Both Baker and Matthew P. Jones, the associate director for administration of the State’s Attorneys Appellate Prosecutor’s Office — who effectively acts as a lobbyist for prosecutors statewide — voiced similar sentiments regarding criminal justice reform. Both wanted to see broader changes as opposed to tweaks and both are watching the work of the governor’s sentencing commission.

But the underlying philosophies of prosecutors and public defenders — as espoused by Baker and Jones — mean the two sides will come into conflict. In general, prosecutors want greater independence to conduct their work, while public defenders want greater oversight by the court.

In Illinois, juveniles will be automatically transferred to adult court if they have allegedly committed certain crimes, and this transfer is one-way. Baker expressed support for legislation that would eliminate this transfer.

“Whether that would be doable this year, we are obviously supportive of more judicial discretion so that the prosecutor does not control the spigot totally,” Baker said.

Jones signaled he is more amenable to lowering criminal penalties for juvenile offenders, but not violent adult offenders. But before penalties can be lowered, Jones said more money has to flow to alternate programs first in order to combat recidivism.

“We want to look at, are you going to put more money into drug treatment and mental health treatment to make the existing diversion courts or diversion programs successful, or are we simply going to reduce penalties down with no meaningful way to get folks the services they need to not recidivate?” Jones said.

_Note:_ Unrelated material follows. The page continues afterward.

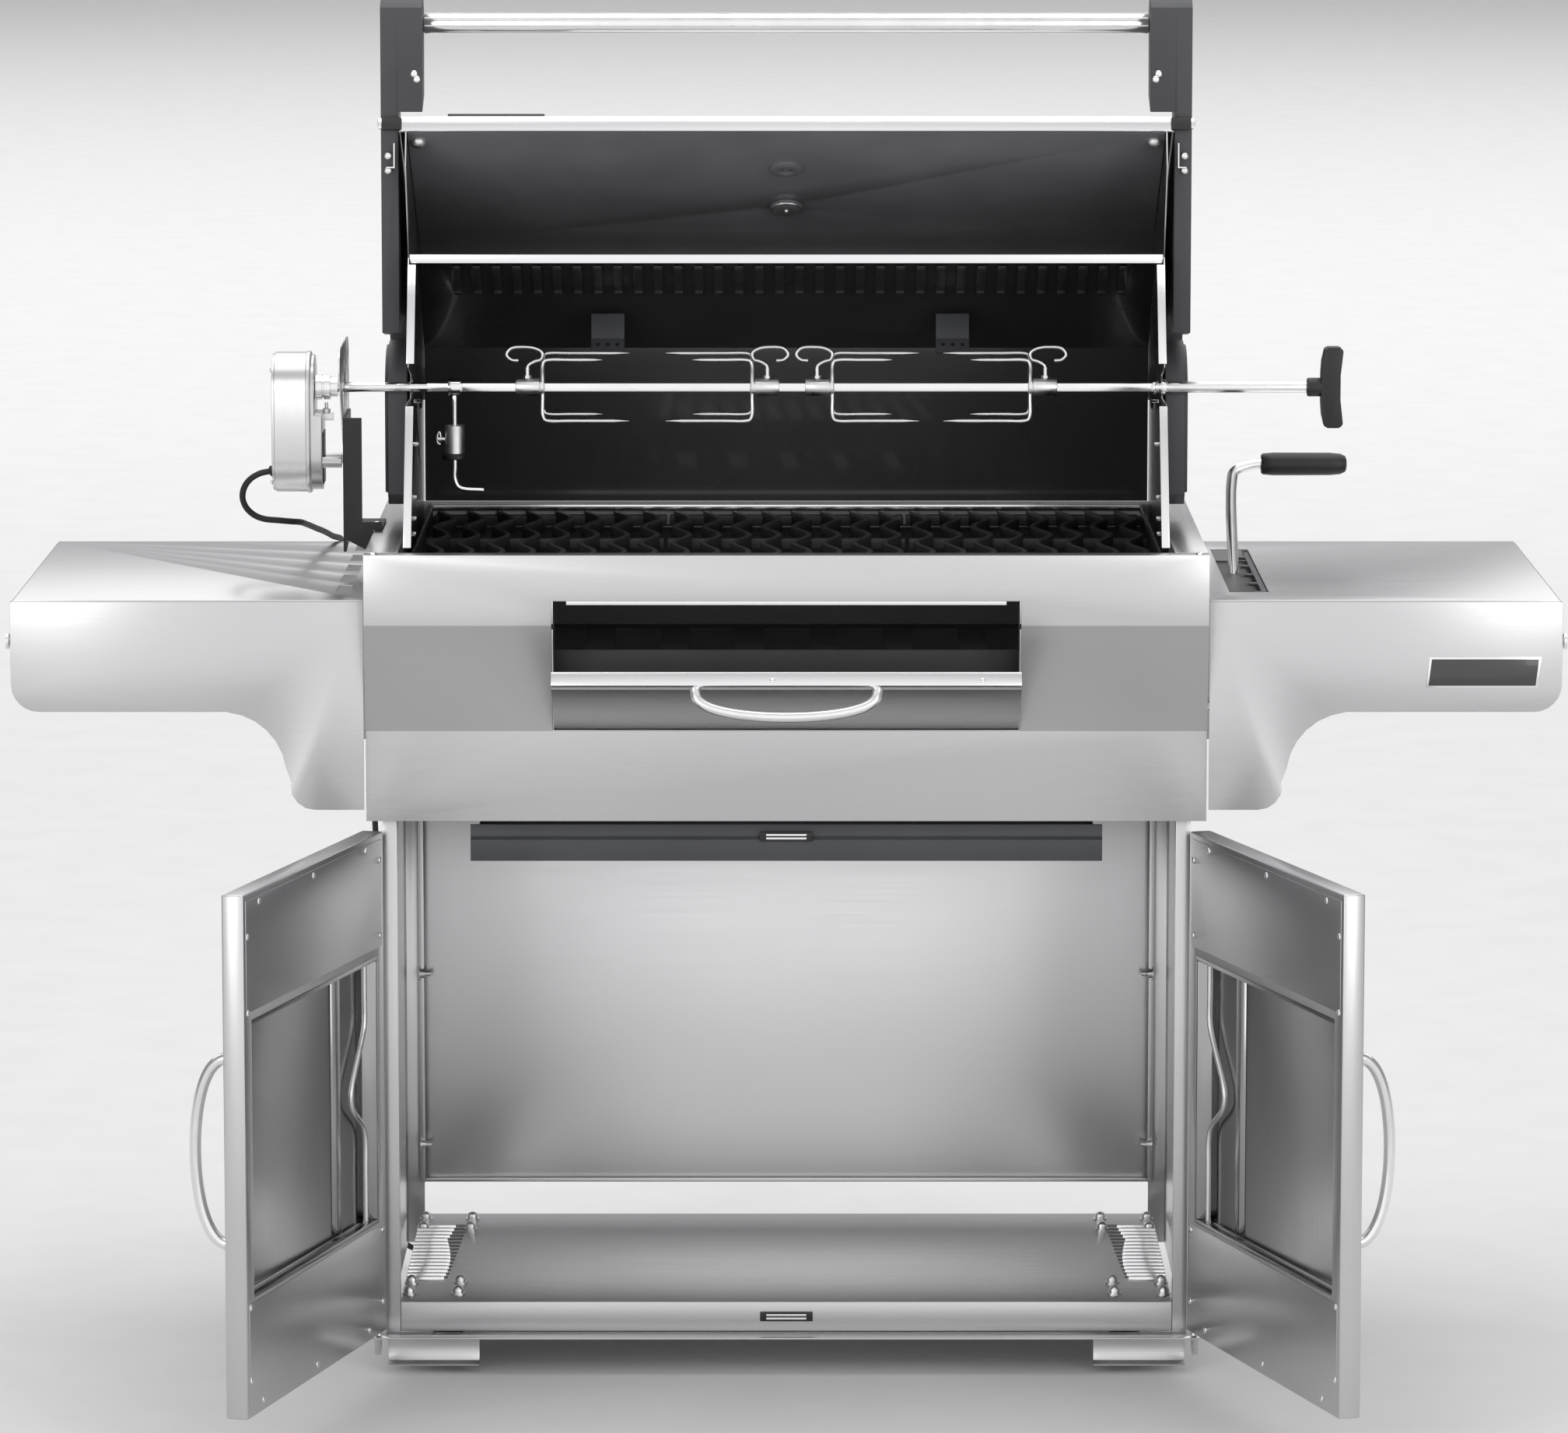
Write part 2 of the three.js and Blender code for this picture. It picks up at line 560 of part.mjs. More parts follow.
function forkSolid() {
  const collar = rodX(0, 28, 0, 0, 10, 12);
  const plate = block(28, 31, -10, 10, -36, 36);
  const prong = (y, z, length) => {
    const tine = turned([[0, 30], [2.2, 30], [2.2, 18 + length], [0, 30 + length]], 'x', 6);
    return solid(tine.translate(0, y, z));
  };
  const prongs = [prong(8, 34, 96), prong(-8, 34, 66), prong(8, -34, 66), prong(-8, -34, 96)];
  const screw = rodZ(8, 22, 13, 0, 2.5, 8);
  const loop = bar([
    V(13, 0, 20), V(14, 0, 24), V(23, 0, 28), V(29, 0, 35), V(24, 0, 43), V(8, 0, 45),
    V(-6, 0, 43), V(-10, 0, 36), V(-5, 0, 29),
  ], 2, { sides: 6, steps: 15 });
  const bore = block(-5, 40, -5, 5, -5, 5);
  return cut(join(collar, plate, ...prongs, screw, loop), bore);
}

// A hooked arm clamped to the spit, with a sliding weight that balances the meat.
function counterweight(group) {
  const x = COUNTERWEIGHT_X;
  const clamp = cut(rodX(x - 7, x + 7, 0, 0, 10), block(x - 20, x + 20, -5, 5, -5, 5));
  const hook = bar([
    V(x, 0, -8), V(x, 0, -60), V(x, 0, -90), V(x, 0, -103), V(x + 5, 0, -112), V(x + 32, 0, -115),
  ], 3.2, { sides: 8, steps: 12 });
  piece('counterweight_arm', join(clamp, hook), CHROME, group);
  const bore = 4.2;
  const profile = [[bore, -80], [14.5, -80], [14.5, -74], [11, -74], [11, -42], [bore, -42], [bore, -80]];
  const weight = solid(turned(profile, 'z', 16).translate(x, 0, 0));
  const screw = rodX(x - 19, x - 6, 0, -58, 2.5, 6);
  piece('counterweight', cut(join(weight, screw), rodZ(-90, -30, x, 0, bore, 8)), CHROME, group);
}

function spit() {
  const group = frameAt(grill, 0, SPIT.y, SPIT.z);
  const pilot = rodX(-508, -396, 0, 0, 5.5);
  const square = block(-397, 503, -4.5, 4.5, -4.5, 4.5);
  const shank = rodX(421, 592, 0, 0, 6.4);
  const bearing = rodX(406, 417, 0, 0, 9);
  piece('spit_rod', join(pilot, square, shank, bearing), CHROME, group);
  const hub = rodX(577, 594, 0, 0, 10.5, 14);
  const grip = prismX([
    [-11, -45], [11, -45], [13, -30], [10, 0], [13, 30], [11, 45],
    [-11, 45], [-13, 30], [-10, 0], [-13, -30],
  ], 592, 617);
  piece('spit_handle', cut(join(hub, grip), rodX(560, 600, 0, 0, 6.8)), BLACK_PLASTIC, group);
  for (const [name, x, facesRight] of FORKS) {
    const fork = facesRight ? forkSolid() : mirror(forkSolid());
    piece(name, fork, CHROME, frameAt(group, x, 0, 0));
  }
  const socket = join(rodX(-521.5, -505, 0, 0, 14), rodX(-506, -497, 0, 0, 11));
  piece('motor_coupling', cut(socket, rodX(-512, -480, 0, 0, 5.9)), CHROME, group);
  counterweight(group);
}

const MOTOR_END = -569;       // left end of the motor's case
const MOUNT_X = -490.5;       // face of the plate that the motor hangs on

// The motor: an upright round-ended case on the left, a plate behind its coupling, and a black angle
// bracket that stands on the body's deck.
function motor() {
  const { y, z } = SPIT;
  const mid = [y + 4, 1030];
  const round = 40;
  const rise = 38;
  const casing = (scale) => [
    ...arc(mid[0], mid[1] + rise, round * scale, 0, 180, 10),
    ...arc(mid[0], mid[1] - rise, round * scale, 180, 360, 10),
  ];
  const studs = [y - 18, y + 26].map((at) => rodX(-520, MOUNT_X - SHEET - GAP, at, 987, 6, 8));
  const lowCover = prismX(casing(0.93), -528, -514).intersect(block(-540, -510, -90, 20, 940, 1040));
  piece('motor_housing', join(
    prismX(casing(0.96), MOTOR_END, -562), prismX(casing(1), -566, -526), prismX(casing(1.03), -531, -527),
    prismX(casing(0.93), -528, -522.5), lowCover, ...studs,
  ), STEEL);
  const slantFront = [[-5, 955], [-117, 1090]];
  const plate = prismX([
    ...slantFront, ...arc(-97, 1098, 20, 180, 90, 3), ...arc(40, 1098, 20, 90, 0, 3), [60, 955],
  ], MOUNT_X - SHEET, MOUNT_X);
  const side = prismX([[-64, 1037], [40, 1037], [40, 900], [-64, 888]], MOUNT_X - GAP, MOUNT_X + 3);
  const web = prismY([
    [MOUNT_X, 1037], [-470, 1037], [-470, 921], [-448, 921], [-448, DECK_Z], [-BODY_X - GAP, DECK_Z],
    [-BODY_X - GAP, 888], [-462, 888], [MOUNT_X, 903],
  ], -64, -61);
  const foot = block(-475, -448, -64, 25, DECK_Z, DECK_Z + 3);
  const bracket = join(plate, side, web, foot, block(MOUNT_X, -474, -64, 25, DECK_Z, DECK_Z + 3));
  piece('motor_bracket', cut(bracket, rodX(-500, -480, y, z, 9)), BLACK_PLASTIC);
}

// ---------- mains lead of the motor ----------
const LEAD_R = 3.5;
const COIL = { x: -365, y: 262, r: 38.5, turns: 2 };

// From the strain relief's tip, over the left shelf's back edge and down behind it to the coil.
const LEAD_ROUTE = [
  V(-574, -40, 975.2), V(-584.4, -39.7, 972.8), V(-595.6, -37.2, 966), V(-602.8, -32.7, 955.8),
  V(-605, -27, 944), V(-601.6, -20.9, 932.6), V(-593.3, -15.7, 923.6), V(-582.6, -12.3, 918.8),
  V(-566, -8.2, 916.6), V(-553.5, -1, 914.6), V(-546, 11.5, 912.6), V(-542.6, 28, 910), V(-541, 50, 906.3),
  V(-539, 75, 902), V(-536, 108, 896), V(-533, 140, 890), V(-529, 175, 883.5), V(-525, 212, 876),
  V(-520.5, 243, 868.8), V(-517, 265, 864.9), V(-514.2, 281.5, 861.2), V(-511.6, 295, 849),
  V(-509.5, 300.5, 830.5), V(-505, 300.5, 790), V(-496, 300.5, 720), V(-484, 300.5, 620),
  V(-477, 300.5, 500), V(-474, 300.5, 350), V(-472, 300.5, 200), V(-471, 300.5, 100), V(-467, 300.5, 61),
  V(-455, 300.5, 35), V(-435, 300.5, 21.3), V(-410, 300.5, 17.6), V(-380, 300.5, 17.5),
];

function lead() {
  const exit = LEAD_ROUTE[0];
  const base = V(MOTOR_END, -40, 976);
  const boot = turned([[0, -5], [6, -5], [6, 4], [4.2, base.distanceTo(exit)], [0, base.distanceTo(exit)]], 'y', 12);
  const slant = new THREE.Quaternion().setFromUnitVectors(V(0, 1, 0), exit.clone().sub(base).normalize());
  boot.applyQuaternion(slant).translate(base.x, base.y, base.z);
  const caseFace = block(MOTOR_END - GAP, MOTOR_END + 20, -80, 0, 950, 1010);
  piece('strain_relief', cut(solid(boot), caseFace), RUBBER);

  const { x, y, r, turns } = COIL;
  const top = LEAD_R * 2 * (turns + 1);
  const hank = (grow) => {
    const [inner, outer, low, high] = [r - LEAD_R - grow, r + LEAD_R + grow, -grow, top + grow];
    return solid(turned([[inner, low], [outer, low], [outer, high], [inner, high], [inner, low]], 'z', 24)
      .translate(x, y, 0));
  };
  const clear = hank(GAP);
  const [first, second, ...rest] = LEAD_ROUTE;
  const start = first.clone().lerp(second, 0.08);
  const tube = bar([start, second, ...rest], LEAD_R, { sides: 8, steps: 76 });
  piece('power_cord', cut(tube, clear), RUBBER);
  piece('cord_coil', hank(0), RUBBER);

  const side = y + r;
  const plugBoot = bar([V(x + 14, side, 4.6), V(x + 34, side, 5.5), V(x + 54, side, 9.5)], 4.4, { steps: 6 });
  const body = prismZ([
    [x + 50, side - 8], [x + 58, side - 12.5], [x + 84, side - 12.5],
    [x + 84, side + 12.5], [x + 58, side + 12.5], [x + 50, side + 8],
  ], 0, 19);
  const blade = (dy) => block(x + 83, x + 100, side + dy - 0.75, side + dy + 0.75, 9, 15.4);
  const earth = rodX(x + 83, x + 102, side, 5.2, 2.4, 8);
  piece('power_plug', join(cut(plugBoot, clear), body, blade(-6.35), blade(6.35), earth), BLACK_PLASTIC);
}

cabinet();
casters();
piece('fascia', fascia(), STEEL);
piece('body_shell', bodyShell(), STEEL);
piece('firebox', firebox(), ENAMEL);
grates();
piece('charcoal_tray', charcoalTray(), IRON);
lever();
charcoalDoor();
piece('ash_pan', ashPan(), DARK_PAINT);
hood();
lid();
shelves();
doors();
spit();
motor();

// The footprint's middle becomes the origin, the loose lead aside.
const footprint = new THREE.Box3().setFromObject(grill, true);
grill.position.y = -(footprint.min.y + footprint.max.y) / 2;

lead();

export default grill;
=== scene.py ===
# Looks of a stainless charcoal cart grill with a rotisserie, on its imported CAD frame.
import json
from math import cos, pi, radians, sin

import bmesh
import bpy
from mathutils import Matrix, Vector


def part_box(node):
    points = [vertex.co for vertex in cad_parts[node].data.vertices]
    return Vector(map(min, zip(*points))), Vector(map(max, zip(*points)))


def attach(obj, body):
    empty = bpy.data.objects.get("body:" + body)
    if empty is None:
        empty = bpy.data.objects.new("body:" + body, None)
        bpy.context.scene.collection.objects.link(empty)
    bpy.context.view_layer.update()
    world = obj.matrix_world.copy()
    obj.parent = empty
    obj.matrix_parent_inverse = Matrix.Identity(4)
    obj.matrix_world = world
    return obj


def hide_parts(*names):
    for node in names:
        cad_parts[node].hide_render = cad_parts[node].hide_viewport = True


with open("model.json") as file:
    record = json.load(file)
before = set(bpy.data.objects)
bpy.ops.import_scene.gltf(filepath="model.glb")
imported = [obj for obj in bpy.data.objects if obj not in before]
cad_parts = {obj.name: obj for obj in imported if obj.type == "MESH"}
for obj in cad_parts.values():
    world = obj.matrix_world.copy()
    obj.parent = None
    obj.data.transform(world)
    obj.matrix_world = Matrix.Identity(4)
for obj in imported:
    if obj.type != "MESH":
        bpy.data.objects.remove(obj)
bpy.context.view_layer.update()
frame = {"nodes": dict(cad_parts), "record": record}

# ---------- places ----------
# Shapes below are in millimetres in the part's drawing frame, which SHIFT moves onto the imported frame.
MM = 0.001
DRAWN_FASCIA_FRONT = -290
SHIFT = Vector((0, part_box("fascia")[0][1] - DRAWN_FASCIA_FRONT * MM, 0))
DOOR_HINGE = (449, -252)  # x and y
LID_PIVOT = (31, 1053)  # y and z, as the three below
COALS_DOOR_HINGE = (-264, 719)
LEVER_PIVOT = (0, 710)
SPIT_AXIS = (-40, 1069)
LID_OPEN, COALS_DOOR_OPEN, LEVER_LEAN = 96, 62, 30
LEFT_DOOR_OPEN, RIGHT_DOOR_OPEN = 106, 108
FORK_AT = {1: (-300, 1), 2: (-8, -1), 3: (21, 1), 4: (300, -1)}


def turned_frame(y, z, degrees):
    """Drawing frame of a piece drawn closed about an X axis through (y, z) and stored turned."""
    return Matrix.Translation((0, y, z)) @ Matrix.Rotation(radians(degrees), 4, "X")


def door_frame(side, degrees):
    """Drawing frame of a cabinet door; the right one is mirrored."""
    x, y = DOOR_HINGE
    hinge = Matrix.Translation((side * x, y, 0)) @ Matrix.Rotation(radians(degrees), 4, "Z")
    return hinge @ Matrix.Scale(-side, 4, (1, 0, 0))


def spit_frame(x=0, way=1):
    """Drawing frame on the spit's axis, mirrored along it where way is -1."""
    return Matrix.Translation((x, *SPIT_AXIS)) @ Matrix.Scale(way, 4, (1, 0, 0))


PLACES = {
    "cart": Matrix(),
    "pan": Matrix(),
    "coals_bed": Matrix(),
    "lid": turned_frame(*LID_PIVOT, -LID_OPEN),
    "coals_door": turned_frame(*COALS_DOOR_HINGE, COALS_DOOR_OPEN),
    "bed_lever": turned_frame(*LEVER_PIVOT, -LEVER_LEAN),
    "left_door": door_frame(-1, -LEFT_DOOR_OPEN),
    "right_door": door_frame(1, RIGHT_DOOR_OPEN),
    "spit": spit_frame(),
    "balance_weight": spit_frame(),
}
for number, (x, way) in FORK_AT.items():
    PLACES[f"fork_body_{number}"] = spit_frame(x, way)
BODY_OF = {node: body for body, nodes in frame["record"]["behaviour"]["bodies"].items() for node in nodes}


# ---------- camera and light ----------
EYE = (0, -8.509, 1.916)
PITCH = 8.17
LENS, SENSOR, LENS_SHIFT, CLIP = 176.1, 36, -0.0015, 60
SOFTBOXES = {
    "overhead": ((0, 0.4, 4.4), (0, 0.6, 0), (5.0, 3.6), 105),
    "backdrop": ((0, 15, 9), (0, 16, 0), (26, 22), 2300),
    "front_left": ((-3.4, -4.4, 2.2), (0, 0, 0.9), (1.8, 2.6), 34),
    "front_right": ((3.4, -4.4, 2.2), (0, 0, 0.9), (1.8, 2.6), 34),
}
WORLD_BRIGHT, WORLD_DIM = (1.06, 1.06, 1.07, 1), (0.30, 0.30, 0.31, 1)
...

Jones indicated prosecutors are not looking to enhance criminal penalties. Instead, he is looking to defeat legislation that would adversely affect a state’s attorney’s ability to seize a person’s civil assets without actually charging them and “leftover” juvenile justice issues from the U.S. Supreme Court ruling in Miller v. Alabama, 567 U.S. 10-9646 (2012), in which the high court found that lifetime sentences for juvenile offenders are unconstitutional.